3D code data:
________

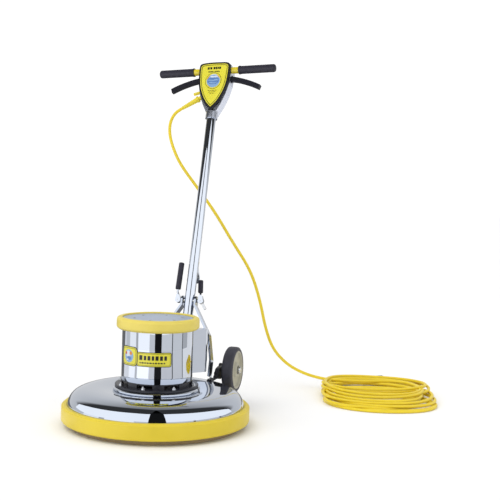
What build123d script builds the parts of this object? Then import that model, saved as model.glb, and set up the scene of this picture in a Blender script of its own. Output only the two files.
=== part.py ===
from build123d import *
import math
import os

os.makedirs("parts", exist_ok=True)

# ---------------------------------------------------------------- dimensions
# Frame: X to the machine's right hand as seen from its front, Y to the rear,
# Z up.  The origin is on the floor under the middle of the pad.
deck_r = 257.0            # outer radius of the spun deck skirt
deck_wall = 2.0
bumper_r = 273.0          # 546 mm over the deck bumper
bumper_low, bumper_high = 15.0, 62.0
pad_r, pad_t = 250.0, 20.0
driver_r, driver_top = 242.0, 42.0

can_r, can_wall = 103.2, 2.2
can_low, can_high = 134.0, 300.0
ring_r = 120.0            # motor bumper
ring_low, ring_high = 281.0, 316.0
flange_r = 126.0
flange_low, flange_high = 103.2, 112.5
plate_high = 120.7        # top of the lower end bell's rim

module = 2.0              # planetary gear set, 10 to 1
sun_n, planet_n, ring_n = 9, 36, 81
gear_low, gear_high = 73.0, 95.0

lean_deg = 16.83          # rest lean of the handle behind the vertical
pivot_y, pivot_z = 287.8, 335.0
tube_r, tube_wall = 15.875, 2.0
handle_len = 790.3        # pivot to handlebar centre, along the tube
head_twist_deg = 7.0      # the head is turned this far about the tube
bar_r, bar_half = 11.1, 205.0
grip_r, grip_in, grip_len = 13.5, 81.0, 130.0

axle_y, axle_z, axle_r = 279.0, 125.5, 7.9
wheel_r, wheel_in, wheel_out = 72.0, 133.0, 170.0
hub_r = 59.5

cord_r = 5.25
coil_c = (566.0, 632.0)   # coil centre on the floor
coil_a, coil_b, coil_h = 195.0, 240.0, 46.0
coil_turn_deg = 14.5      # long axis of the coil, turned about Z

# ---------------------------------------------------------------- directions
lean = math.radians(lean_deg)
tw = math.radians(head_twist_deg)
t_dir = Vector(0, math.sin(lean), math.cos(lean))
x_dir = Vector(1, 0, 0)
n_dir = Vector(0, math.cos(lean), -math.sin(lean))      # behind the tube
pivot = Vector(0, pivot_y, pivot_z)
bar_dir = x_dir * math.cos(tw) - n_dir * math.sin(tw)
head_front = bar_dir.cross(t_dir)
head_origin = pivot + t_dir * handle_len

yoke_plane = Plane(origin=pivot, x_dir=x_dir, z_dir=-n_dir)
head_plane = Plane(origin=head_origin, x_dir=bar_dir, z_dir=head_front)


def head_point(x, y, z):
    return head_origin + bar_dir * x + t_dir * y + head_front * z


def yoke_point(x, y, z):
    return pivot + x_dir * x + t_dir * y - n_dir * z


def save(builder, name):
    builder.part.label = name
    export_step(builder.part, f"parts/{name}.step")


def rims(builder, test):
    """Circular edges of the part that pass a test."""
    return builder.edges().filter_by(GeomType.CIRCLE).filter_by(test)


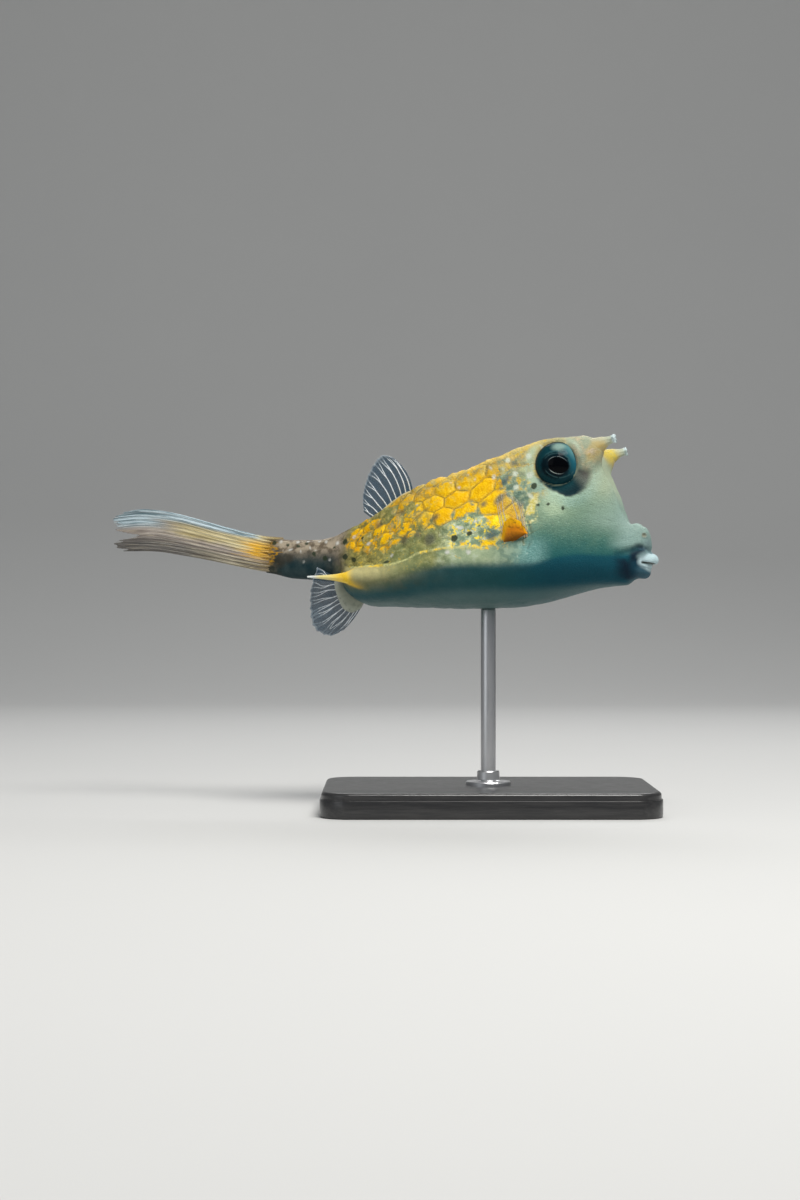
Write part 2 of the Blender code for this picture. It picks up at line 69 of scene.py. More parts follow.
# ---- the shell's stations, as in the solids ------------------------------------
STATIONS = np.array((
    (-1.5, 4.3, 1.5, 3.2, 2.3, 0.0, 2.6, -3.2, 2.2, -6.8, -10.4),
    (9.0, 3.3, 2.2, 1.9, 3.3, -1.5, 3.7, -4.8, 3.2, -8.5, -12.9),
    (18.0, 3.4, 2.7, 1.9, 4.1, -1.5, 4.5, -5.0, 3.9, -9.0, -13.5),
    (25.0, 4.7, 3.2, 3.1, 4.8, -1.5, 5.3, -5.2, 4.6, -9.6, -14.5),
    (29.0, 6.5, 3.8, 5.2, 6.0, -3.0, 6.6, -6.5, 5.6, -11.0, -15.7),
    (32.0, 7.7, 4.8, 6.6, 9.5, -7.6, 11.0, -11.6, 9.5, -16.1, -18.8),
    (37.0, 9.9, 5.8, 8.6, 13.0, -9.5, 15.2, -13.2, 13.5, -18.5, -22.4),
    (43.0, 13.1, 7.0, 11.8, 15.8, -9.8, 17.8, -13.7, 15.8, -19.0, -24.1),
    (50.0, 17.0, 8.2, 15.8, 18.0, -9.5, 19.8, -13.2, 17.6, -18.2, -24.1),
    (57.0, 21.6, 9.4, 20.4, 19.4, -8.4, 21.2, -12.2, 18.8, -17.2, -24.5),
    (66.0, 25.7, 10.6, 24.5, 20.6, -4.6, 22.0, -10.1, 19.8, -15.4, -24.8),
    (78.0, 29.1, 11.8, 28.0, 21.2, -2.6, 22.6, -8.7, 20.4, -13.8, -25.3),
    (90.0, 32.8, 12.8, 32.5, 21.2, -2.4, 22.6, -8.4, 20.4, -13.4, -25.2),
    (103.0, 36.4, 13.4, 37.5, 20.4, -2.1, 21.8, -8.1, 19.6, -13.2, -24.4),
    (112.0, 37.4, 13.8, 40.7, 19.2, -1.8, 20.4, -7.8, 18.4, -12.7, -22.8),
    (121.0, 37.2, 14.2, 41.6, 17.4, -1.5, 18.4, -7.3, 16.6, -11.8, -20.3),
    (128.0, 37.0, 14.4, 41.8, 15.4, -1.4, 16.2, -7.0, 14.6, -11.2, -18.2),
    (132.0, 34.6, 13.9, 39.3, 14.2, -1.4, 14.9, -6.8, 13.4, -11.0, -17.2),
    (135.5, 26.6, 12.4, 30.4, 13.1, -1.5, 13.6, -6.7, 12.2, -10.8, -16.6),
    (139.5, 19.8, 10.4, 21.8, 11.3, -1.5, 11.8, -6.5, 10.6, -10.6, -16.1),
    (144.0, 11.5, 7.8, 11.6, 8.9, -1.6, 9.3, -6.2, 8.4, -10.0, -15.8),
    (147.5, 10.6, 6.2, 9.7, 7.4, -1.7, 7.7, -5.9, 7.0, -9.3, -13.5),
    (150.5, 7.4, 4.6, 6.2, 5.8, -2.0, 6.1, -5.6, 5.6, -8.7, -12.2),
))
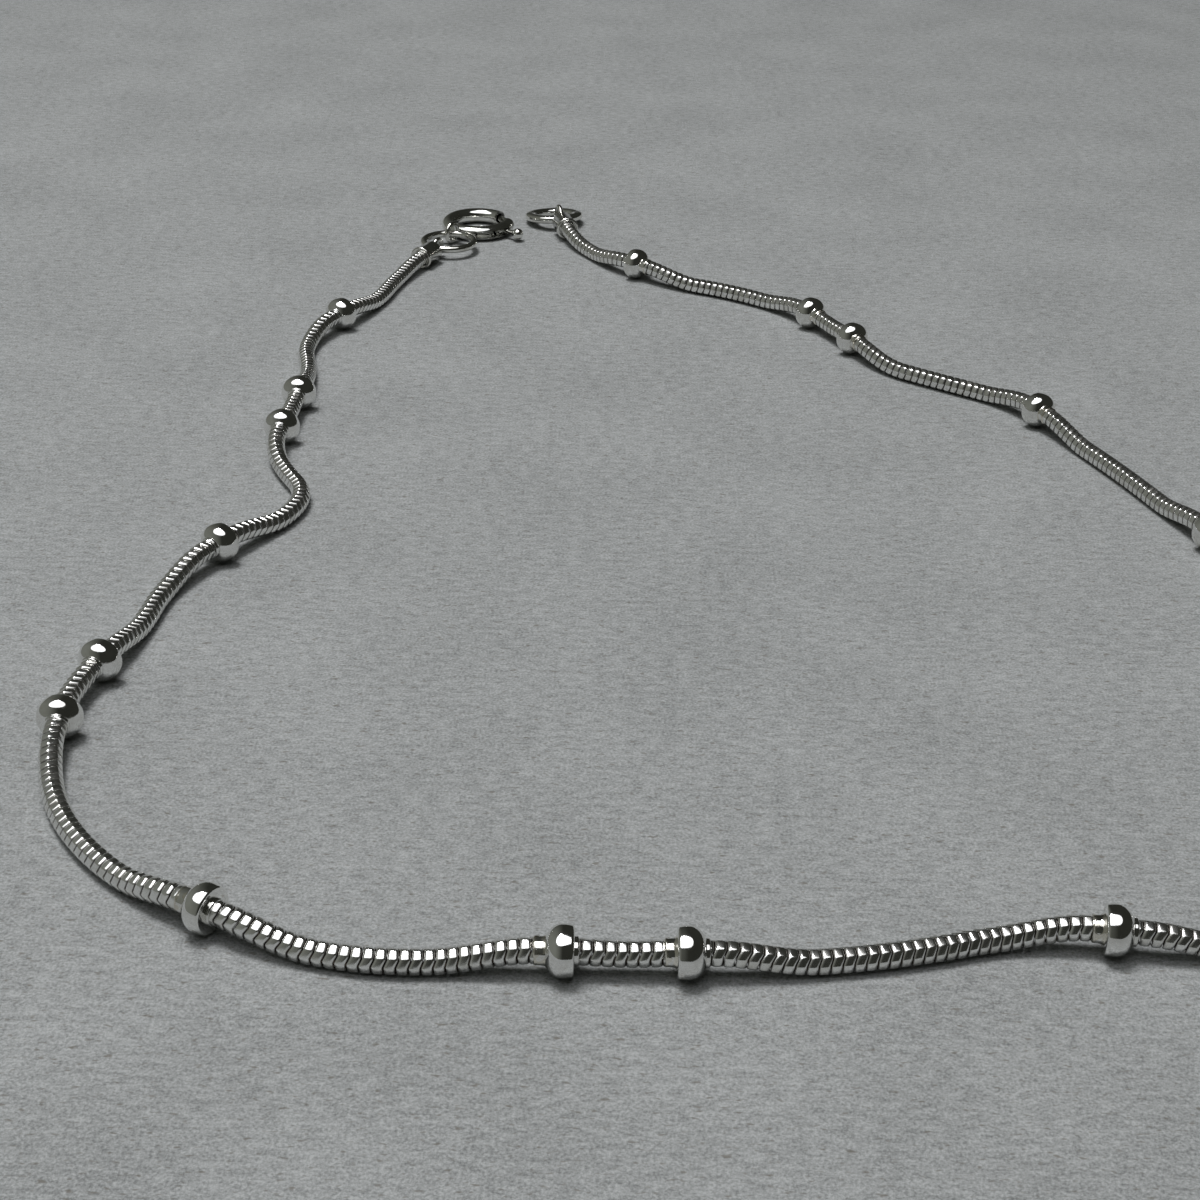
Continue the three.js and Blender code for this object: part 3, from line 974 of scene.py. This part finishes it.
# %% [markdown]
# ## Bolt and lug
# Inside the tube a curved wire, the bolt, is pushed by a spring across the mouth. Its thumb lug is
# a stem with a domed knob. Bolt and lug are the one part that moves.

# %% The bolt with its thumb lug
LUG_ANGLE = -34.0
LUG_REACH = 3.75
LUG_STEM = 0.19
KNOB = 0.42
BOLT_WIRE = 0.25
BOLT_ARC = (-46.0, 51.0)

bolt_wire = bend_wire("bolt_wire", SPRING_RADIUS, BOLT_WIRE, *BOLT_ARC, 32, clasp_silver, sides=16)
knob_dome = quarter((LUG_REACH, 0.0), (KNOB, KNOB), 150, 0, 12)
stem = [(SPRING_RADIUS, 0.0), (SPRING_RADIUS, LUG_STEM), (LUG_REACH - 0.4, LUG_STEM)]
lug = move(turn("lug", stem + knob_dome, 24, clasp_silver), (0, 0, 0), LUG_ANGLE)
bolt = move(join("bolt_and_lug", bolt_wire, lug), spring_place)
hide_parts("clasp_bolt")
print("bolt:", len(bolt.data.polygons), "faces")

# %% [markdown]
# ## Catch ring
# At the other end a flat ring, stamped and soldered shut, hooks onto the open clasp. Its edges are
# tumbled round. It leans, because its near side lies in the end cap's eye.

# %% The flat ring
CATCH_RADIUS = 1.75
CATCH_HALF_WIDTH = 0.45
CATCH_HALF_THICKNESS = 0.3
CATCH_ROUNDING = 0.75
CATCH_SIDES = 24
CATCH_HEIGHT = 0.58
CATCH_NEAR_LIFT = 0.5


def make_catch_ring():
    """A flat band round Z with rounded edges."""
    corners = []
    for k in range(CATCH_SIDES):
        angle = 2 * math.pi * k / CATCH_SIDES
        out = math.copysign(abs(math.cos(angle)) ** CATCH_ROUNDING, math.cos(angle))
        up = math.copysign(abs(math.sin(angle)) ** CATCH_ROUNDING, math.sin(angle))
        corners.append((CATCH_RADIUS + CATCH_HALF_WIDTH * out, CATCH_HALF_THICKNESS * up))
    mesh = bpy.data.meshes.new("catch_ring_band")
    ring = [Vector((r, 0, z)) * MM for r, z in corners]
    edges = [(k, (k + 1) % CATCH_SIDES) for k in range(CATCH_SIDES)]
    mesh.from_pydata(ring, edges, [])
    band = bpy.data.objects.new("catch_ring_band", mesh)
    bpy.context.scene.collection.objects.link(band)
    select_only(band)
    bpy.ops.object.mode_set(mode="EDIT")
    bpy.ops.mesh.select_all(action="SELECT")
    bpy.ops.mesh.spin(steps=56, angle=2 * math.pi, center=(0, 0, 0), axis=(0, 0, 1))
    bpy.ops.mesh.select_all(action="SELECT")
    bpy.ops.mesh.remove_doubles(threshold=WELD)
    bpy.ops.mesh.normals_make_consistent(inside=False)
    bpy.ops.object.mode_set(mode="OBJECT")
    bpy.ops.object.shade_smooth_by_angle(angle=math.radians(CREASE))
    mesh.materials.append(clasp_silver)
    return band


catch_eye = onward((catch_x, catch_y), CATCH_EYE[1], catch_way)
catch_middle = onward(catch_eye, CATCH_RADIUS, catch_way)
catch_lean = math.degrees(math.asin(CATCH_NEAR_LIFT / (2 * CATCH_RADIUS)))
catch_ring = move(make_catch_ring(), (*catch_middle, CATCH_HEIGHT), catch_way, catch_lean)
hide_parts("catch_ring")
print("catch ring at", [round(c, 2) for c in catch_middle], "leaning", round(catch_lean, 1))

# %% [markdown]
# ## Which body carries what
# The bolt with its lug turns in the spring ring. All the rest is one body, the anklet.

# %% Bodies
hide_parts("snake_chain")
for rondelle in rondelles:
    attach(rondelle, "anklet")
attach(links, "anklet")
for piece in (clasp_cap, jump_ring, spring_ring, catch_cap, catch_ring):
    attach(piece, "anklet")
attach(bolt, "bolt")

________

Search the entries for the word "this" and copy every line that has it.

What build123d script builds the parts of this object? Then import that model, saved as model.glb, and set up the scene of this picture in a Blender script of its own. Output only the two files.
head_twist_deg = 7.0      # the head is turned this far about the tube
Write part 2 of the Blender code for this picture. It picks up at line 69 of scene.py. More parts follow.
Continue the three.js and Blender code for this object: part 3, from line 974 of scene.py. This part finishes it.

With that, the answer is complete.